Resource limitations and accessibility make it impractical to eliminate poaching over large landscapes. This project will build on current efforts enhancing Nepal’s world-leading success with community anti-poaching efforts in the Western Terai complex (WTC) through establishing 12 Community Based Anti-Poaching Units (CBAPUs) and Rapid Response (RR) Network, improving anti-poaching intelligence and helping local communities benefit from recovering wildlife population through ecotourism. This project will build capacity for gathering and responding to anti-poaching intelligence, and developing economic opportunities for engaged communities in and around Bardiya National Park, Banke National Park and Suklaphanta National Park.

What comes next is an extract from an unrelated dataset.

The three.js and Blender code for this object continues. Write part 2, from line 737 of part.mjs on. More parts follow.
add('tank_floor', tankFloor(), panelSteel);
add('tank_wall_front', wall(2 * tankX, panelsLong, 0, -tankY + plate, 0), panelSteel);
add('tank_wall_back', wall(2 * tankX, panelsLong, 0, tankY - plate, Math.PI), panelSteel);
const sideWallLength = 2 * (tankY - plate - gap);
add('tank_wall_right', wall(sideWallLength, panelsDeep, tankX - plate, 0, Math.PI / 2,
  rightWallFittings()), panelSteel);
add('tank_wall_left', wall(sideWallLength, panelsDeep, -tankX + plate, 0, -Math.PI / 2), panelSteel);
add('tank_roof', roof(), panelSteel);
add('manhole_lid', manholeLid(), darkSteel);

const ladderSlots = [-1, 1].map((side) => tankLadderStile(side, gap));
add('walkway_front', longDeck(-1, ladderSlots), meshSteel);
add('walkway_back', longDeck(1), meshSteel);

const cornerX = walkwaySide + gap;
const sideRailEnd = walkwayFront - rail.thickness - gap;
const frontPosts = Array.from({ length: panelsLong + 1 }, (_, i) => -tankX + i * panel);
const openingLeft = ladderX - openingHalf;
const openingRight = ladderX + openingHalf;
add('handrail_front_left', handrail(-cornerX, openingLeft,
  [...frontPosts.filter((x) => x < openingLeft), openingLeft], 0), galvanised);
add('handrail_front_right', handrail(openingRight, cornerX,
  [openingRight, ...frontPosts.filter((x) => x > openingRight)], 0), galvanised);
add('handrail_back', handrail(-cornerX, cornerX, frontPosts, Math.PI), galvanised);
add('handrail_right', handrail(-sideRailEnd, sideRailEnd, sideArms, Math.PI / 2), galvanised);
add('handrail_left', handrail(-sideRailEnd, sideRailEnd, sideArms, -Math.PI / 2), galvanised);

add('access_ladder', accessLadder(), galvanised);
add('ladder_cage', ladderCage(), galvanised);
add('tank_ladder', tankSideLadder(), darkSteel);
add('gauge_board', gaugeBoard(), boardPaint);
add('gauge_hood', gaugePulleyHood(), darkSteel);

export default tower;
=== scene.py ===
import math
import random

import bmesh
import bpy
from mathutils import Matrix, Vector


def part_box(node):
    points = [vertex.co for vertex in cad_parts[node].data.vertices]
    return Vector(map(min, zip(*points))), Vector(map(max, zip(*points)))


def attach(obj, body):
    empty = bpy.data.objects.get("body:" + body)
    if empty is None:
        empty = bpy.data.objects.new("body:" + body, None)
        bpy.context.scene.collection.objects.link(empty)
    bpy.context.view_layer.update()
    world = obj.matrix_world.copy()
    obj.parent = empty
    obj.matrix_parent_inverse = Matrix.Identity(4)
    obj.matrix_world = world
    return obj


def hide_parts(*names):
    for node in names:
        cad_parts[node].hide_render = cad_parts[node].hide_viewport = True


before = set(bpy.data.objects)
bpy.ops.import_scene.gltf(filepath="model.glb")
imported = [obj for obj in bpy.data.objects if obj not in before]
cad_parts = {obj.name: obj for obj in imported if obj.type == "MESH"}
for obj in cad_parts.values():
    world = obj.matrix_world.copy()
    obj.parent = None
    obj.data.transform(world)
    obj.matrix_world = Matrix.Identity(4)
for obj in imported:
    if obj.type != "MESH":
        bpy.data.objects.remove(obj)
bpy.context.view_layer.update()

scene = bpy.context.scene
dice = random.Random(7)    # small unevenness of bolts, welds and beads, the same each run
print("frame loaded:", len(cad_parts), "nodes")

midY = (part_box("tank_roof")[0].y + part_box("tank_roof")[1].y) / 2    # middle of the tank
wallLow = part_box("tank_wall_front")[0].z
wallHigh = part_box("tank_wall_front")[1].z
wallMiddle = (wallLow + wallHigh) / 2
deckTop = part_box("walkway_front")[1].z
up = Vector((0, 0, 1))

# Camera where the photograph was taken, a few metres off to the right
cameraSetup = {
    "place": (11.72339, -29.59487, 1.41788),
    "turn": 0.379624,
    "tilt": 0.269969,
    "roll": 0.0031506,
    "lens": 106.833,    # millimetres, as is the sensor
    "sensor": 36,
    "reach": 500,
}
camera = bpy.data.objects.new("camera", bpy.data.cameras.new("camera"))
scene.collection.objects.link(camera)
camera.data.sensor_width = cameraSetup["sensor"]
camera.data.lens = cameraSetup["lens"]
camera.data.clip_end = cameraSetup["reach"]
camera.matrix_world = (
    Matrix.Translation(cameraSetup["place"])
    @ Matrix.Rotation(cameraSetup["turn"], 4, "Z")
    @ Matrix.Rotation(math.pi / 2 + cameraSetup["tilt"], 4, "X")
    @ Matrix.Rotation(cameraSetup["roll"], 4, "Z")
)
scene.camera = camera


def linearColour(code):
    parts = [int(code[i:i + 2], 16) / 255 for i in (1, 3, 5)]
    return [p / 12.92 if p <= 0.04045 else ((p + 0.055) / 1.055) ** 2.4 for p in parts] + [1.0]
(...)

The main objective of this project funded by Darwin Initiative (DI), UK is to support local communities to enhance their wellbeing through improved alternative livelihoods, and engage them in combatting the Illegal Wildlife Trade by both making poaching relatively less appealing as an activity and ensuring community support for the anti-poaching efforts.

The project is being implemented by Himalayan Nature in collaboration with ZSL Nepal. Major activities carried out by Himalayan Nature included assessment of vulnerability of poaching and illicit smuggling through the IWT Project. Accordingly,  6 (2 per site) communities vulnerable to poaching in Bardiya National Park, Banke National Park and Suklaphanta National Park were identified. Also, site specific RR protocol was prepared and endorsed by DNPWC and tailored it to each site in Banke NP, Bardiya NP and Suklaphanta NP.

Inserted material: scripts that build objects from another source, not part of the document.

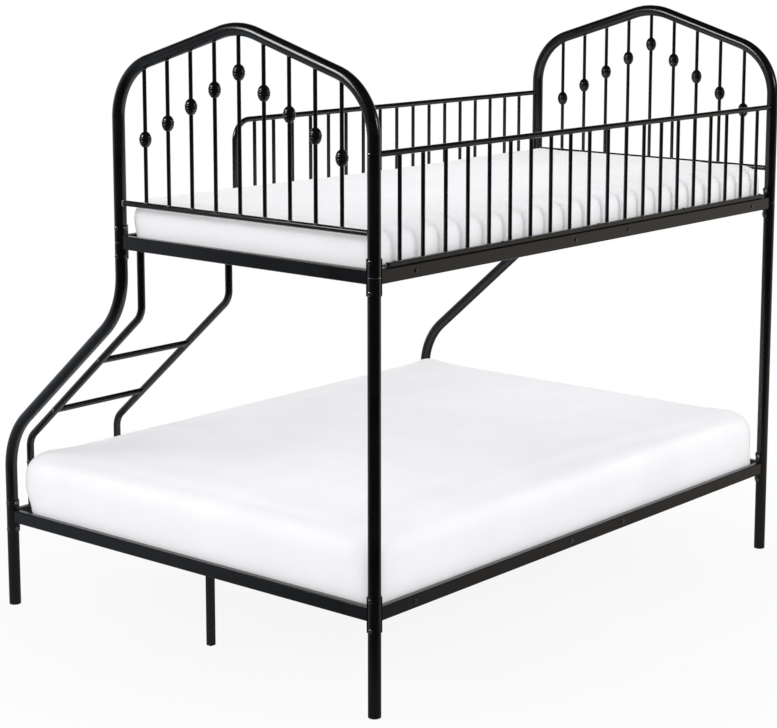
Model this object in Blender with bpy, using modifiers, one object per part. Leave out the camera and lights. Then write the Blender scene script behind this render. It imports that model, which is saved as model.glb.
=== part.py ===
"""Metal bunk bed: a narrow upper bunk over a wide lower one, in black tube, with two mattresses.

Metres, +Z up. X runs along the bed, with the ladder near its +X end. The wall side is +Y and the
ladder side, where the lower posts flare out, is -Y. The origin is on the floor, under the middle of
the bed's box.
"""

import math

import bmesh
import bpy
from mathutils import Vector

# Overall sizes, measured between the centres of the posts
post_spacing_x = 1.950
lower_post_spacing_y = 1.440
upper_post_spacing_y = 0.934

# Space between pieces that touch, and how far a cutter runs past what it cuts
gap = 0.0003
overrun = 0.004

# Posts and arches
post_diameter = 0.035
seam_height = 1.156
arch_shoulder_height = 1.6266
arch_peak_height = 1.771
arch_shoulder_radius = 0.170
arch_peak_radius = 0.224
flare_top_height = 0.961
flare_bottom_height = 0.523
flare_radius = 0.220
spigot_diameter = 0.030
spigot_length = 0.070

# Foot glides
glide_thickness = 0.004
glide_stem_diameter = 0.024
glide_stem_length = 0.018
leg_glide_thickness = 0.004

# Box rails
rail_thickness = 0.020
rail_height = 0.038
rail_corner_radius = 0.002
lower_rail_bottom = 0.257
upper_rail_bottom = 1.137

# Saddle brackets and the bolts through the posts
saddle_thickness = 0.003
saddle_height = 0.096
bolt_spacing = 0.079
bolt_diameter = 0.008
small_bolt_diameter = 0.006
bolt_head_diameter = 0.012
bolt_head_height = 0.003
nut_diameter = 0.012
nut_height = 0.004

# End grilles and knuckles
cross_tube_diameter = 0.016
cross_tube_height = 1.2666
spindle_diameter = 0.010
spindle_count = 9
spindle_pitch = 0.090
knuckle_peak_height = 1.648
knuckle_step = 0.0498
knuckle_diameter = 0.034
knuckle_height = 0.046

# Guardrails
guard_top_height = 1.465
guard_tube_diameter = 0.016
guard_bar_diameter = 0.010
guard_foot_size = 0.0127
guard_foot_inset = 0.052
wall_bar_count = 20
wall_first_bar = 0.0988
wall_bar_pitch = 0.0926
front_guard_start = 0.453
front_guard_corner_radius = 0.060
front_bar_count = 17
front_first_bar = 0.5357
front_bar_pitch = 0.0816

# Ladder
ladder_tube_diameter = 0.022
ladder_inset = 0.092
ladder_width = 0.350
ladder_bend_top_height = 0.932
ladder_bend_bottom_height = 0.494
ladder_bend_radius = 0.060
rung_diameter = 0.018
top_rung_height = 0.776
middle_rung_height = 0.598
bottom_rung_height = 0.420

# Slat panels
panel_first_bolt = 0.153
panel_bolt_spacing = 0.705
panel_bolt_gap = 0.264
panel_end_overhang = 0.043
panel_edge_thickness = 0.008
panel_edge_height = 0.027
slat_width = 0.030
slat_thickness = 0.010
slat_count = 9
slat_recess = 0.010
slat_stand_proud = 0.001

# Centre beam and legs
beam_width = 0.030
beam_height = 0.018
leg_size = 0.020
leg_inset = 0.118

# Mattresses
mattress_length = 1.910
upper_mattress_width = 0.890
upper_mattress_thickness = 0.118
lower_mattress_width = 1.396
lower_mattress_thickness = 0.182
mattress_edge_radius = 0.045
mattress_crown = 0.014
mattress_draw_in = 0.006
mattress_side_bulge = 0.005

# Numbers of sides and steps of the round shapes
post_sides = 16
tube_sides = 12
bar_sides = 6
bolt_sides = 8
knuckle_sides = 10
shoulder_steps = 6
flare_steps = 5
tight_bend_steps = 4

# Sizes worked out from the ones above
post_radius = post_diameter / 2
saddle_radius = post_radius + saddle_thickness
ladder_offset = rail_thickness / 2 + gap + ladder_tube_diameter / 2
ladder_reach = ladder_offset + ladder_tube_diameter / 2 + bolt_head_height / 2
overall_depth = post_radius + lower_post_spacing_y + ladder_reach

near_x = post_spacing_x / 2
far_x = -post_spacing_x / 2
wall_y = overall_depth / 2 - post_radius
lower_front_y = wall_y - lower_post_spacing_y
upper_front_y = wall_y - upper_post_spacing_y
upper_middle_y = (wall_y + upper_front_y) / 2
lower_middle_y = (wall_y + lower_front_y) / 2
lower_rail_top = lower_rail_bottom + rail_height
upper_rail_top = upper_rail_bottom + rail_height
lower_slat_top = lower_rail_top - slat_recess
upper_slat_top = upper_rail_top - slat_recess
ends = {"near": near_x, "far": far_x}
ladder_x = {"near": near_x - ladder_inset, "far": near_x - ladder_inset - ladder_width}
first_panel_bolt_x = near_x - panel_first_bolt
second_panel_bolt_x = first_panel_bolt_x - panel_bolt_spacing - panel_bolt_gap
panel_bolts_x = {
    "near": (first_panel_bolt_x, first_panel_bolt_x - panel_bolt_spacing),
    "far": (second_panel_bolt_x, second_panel_bolt_x - panel_bolt_spacing),
}


def remove_start_objects():
    """Clears what the file opened with, so that only the bed is left."""
    for item in list(bpy.data.objects):
        bpy.data.objects.remove(item, do_unlink=True)


def make_collection(name):
    collection = bpy.data.collections.new(name)
    bpy.context.scene.collection.children.link(collection)
    return collection


def make_material(name, colour, roughness, metallic):
    material = bpy.data.materials.new(name)
    material.use_nodes = True
    shader = material.node_tree.nodes["Principled BSDF"]
    shader.inputs["Base Color"].default_value = (*colour, 1)
    shader.inputs["Roughness"].default_value = roughness
    shader.inputs["Metallic"].default_value = metallic
    return material


remove_start_objects()
bed = make_collection("bunk_bed")
cutters = make_collection("cutters")
black_coat = make_material("black_powder_coat", (0.012, 0.012, 0.013), 0.32, 0.0)
cast_coat = make_material("black_cast_coat", (0.010, 0.010, 0.011), 0.42, 0.0)
black_plastic = make_material("black_plastic", (0.020, 0.020, 0.021), 0.55, 0.0)
white_cloth = make_material("white_fitted_sheet", (0.82, 0.81, 0.84), 0.90, 0.0)


def add_piece(name, mesh, material):
    """Puts a mesh in the bed's collection under its own name and material."""
    piece = bpy.data.objects.new(name, mesh)
    bed.objects.link(piece)
    if material is not None and not mesh.materials:
        mesh.materials.append(material)
    return piece


def move_to(piece, collection):
    for other in list(piece.users_collection):
        other.objects.unlink(piece)
    collection.objects.link(piece)


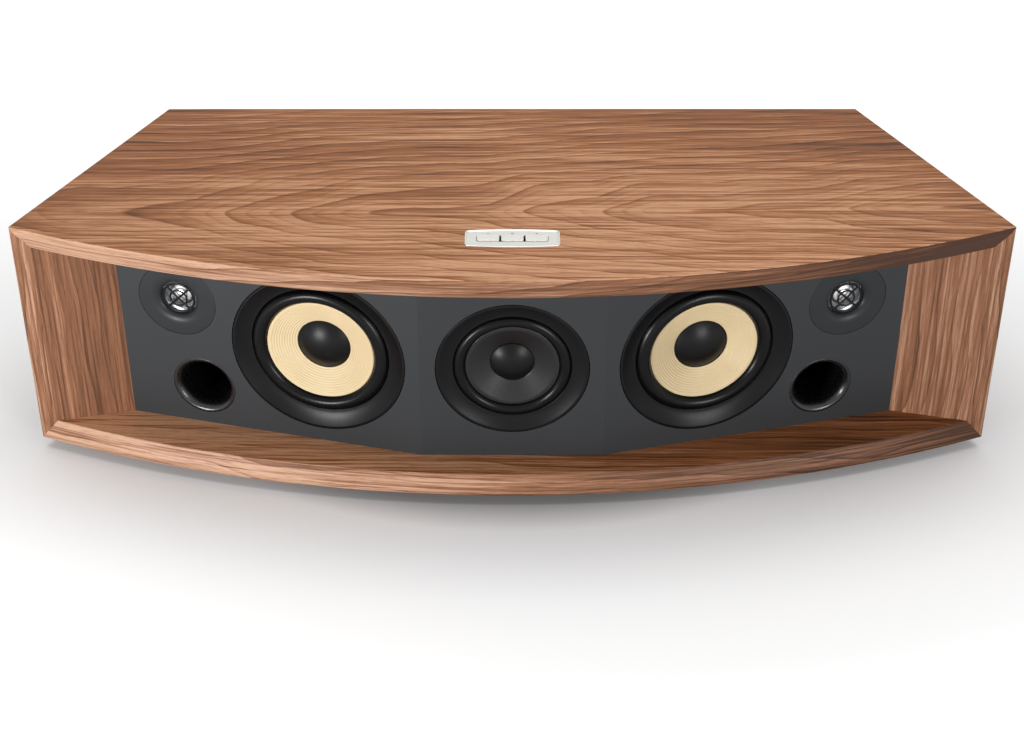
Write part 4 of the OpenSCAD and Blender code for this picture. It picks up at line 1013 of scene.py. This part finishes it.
def faceplate_profile():
    """Plate section: eased outer edge, flat land, an elliptic flare into the throat, and the hub behind."""
    rim, depth, hub, behind = 0.0326, 0.005, 0.024, 0.0104
    throat, mouth = 0.01475, 0.0228
    return np.vstack([
        [[rim, -depth]],
        eased_edge(rim, 0.0004, quarter(6)),
        flared(throat, mouth, depth, quarter(20)),
        [[throat, -behind], [hub, -behind], [hub, -depth]],
    ])


def throat_ring_profile():
    """A bright conical ring round the dome."""
    return np.array([
        [0.01470, -0.0103], [0.01470, -0.0060], [0.01455, -0.0057], [0.01430, -0.0057], [0.01405, -0.0062],
        [0.01330, -0.0086], [0.01300, -0.0098], [0.01300, -0.0103]])


def dome_profile():
    """Tweeter dome section from axis to axis, with the narrow roll that carries it."""
    radius, height, top = 0.0125, 0.005, -0.0054
    ball = (radius ** 2 + height ** 2) / (2 * height)
    reach = math.asin(radius / ball)
    centre = top - ball
    over = np.linspace(reach, 0, 26)
    under = np.linspace(0, reach, 12)
    skin, seat_r, roll_r, seat_h, roll_h = 0.0006, 0.0158, 0.0130, -0.0113, -0.01045
    return np.vstack([
        ball_arc(ball - skin, centre, under),
        [[seat_r, seat_h], [seat_r, roll_h], [roll_r, roll_h]],
        ball_arc(ball, centre, over),
    ])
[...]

Also, two workshops on Conservation Friendly livelihoods and its opportunities were conducted in two Buffer Zone Committees namely Sagarmatha UC and Tri – Shakti UC of Shuklaphanta National Park.

CBAPU members were provided with skill development training on agriculture for alternative livelihood and income generation. Altogether 21 CBAPU members participated in the training supported by Himalayan Nature.